3. Is it necessary to wear personal protective equipment (PPE) when cleaning PCBs?
   Yes, wearing PPE such as gloves, goggles, and a lab coat or apron is essential when handling cleaning agents to protect yourself from potential health hazards.

4. How do I know if my PCBs are clean enough?
   Visual inspection, ionic contamination testing, residue analysis, and surface insulation resistance (SIR) testing are methods used to assess PCB cleanliness. The required cleanliness level depends on the specific industry standards and application requirements.

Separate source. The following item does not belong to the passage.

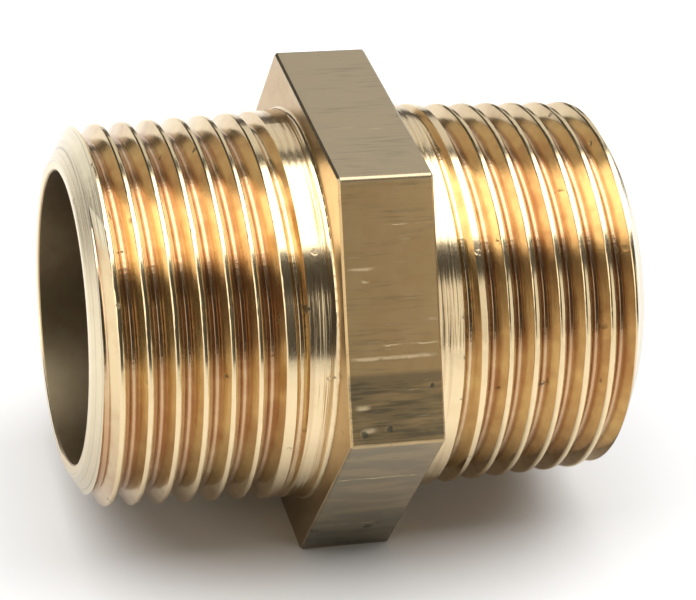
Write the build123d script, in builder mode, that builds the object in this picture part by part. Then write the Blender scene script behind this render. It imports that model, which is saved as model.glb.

5. Can I reuse cleaning solutions?
   Some cleaning solutions, such as aqueous cleaners, can be reused for multiple cleaning cycles. However, the effectiveness of the solution may diminish over time, and contaminants can accumulate, so it’s essential to monitor the solution’s performance and replace it when necessary. Solvent-based cleaners typically cannot be reused due to safety and environmental concerns.

Conclusion

Cleaning PCBs after surface mount soldering is a critical step in ensuring the reliability, performance, and longevity of electronic assemblies. By understanding the types of contaminants, selecting the appropriate cleaning method and agents, and following best practices, you can effectively clean your PCBs and meet industry cleanliness standards. Regular cleanliness testing and proper storage will help maintain the integrity of your PCBs throughout their lifecycle.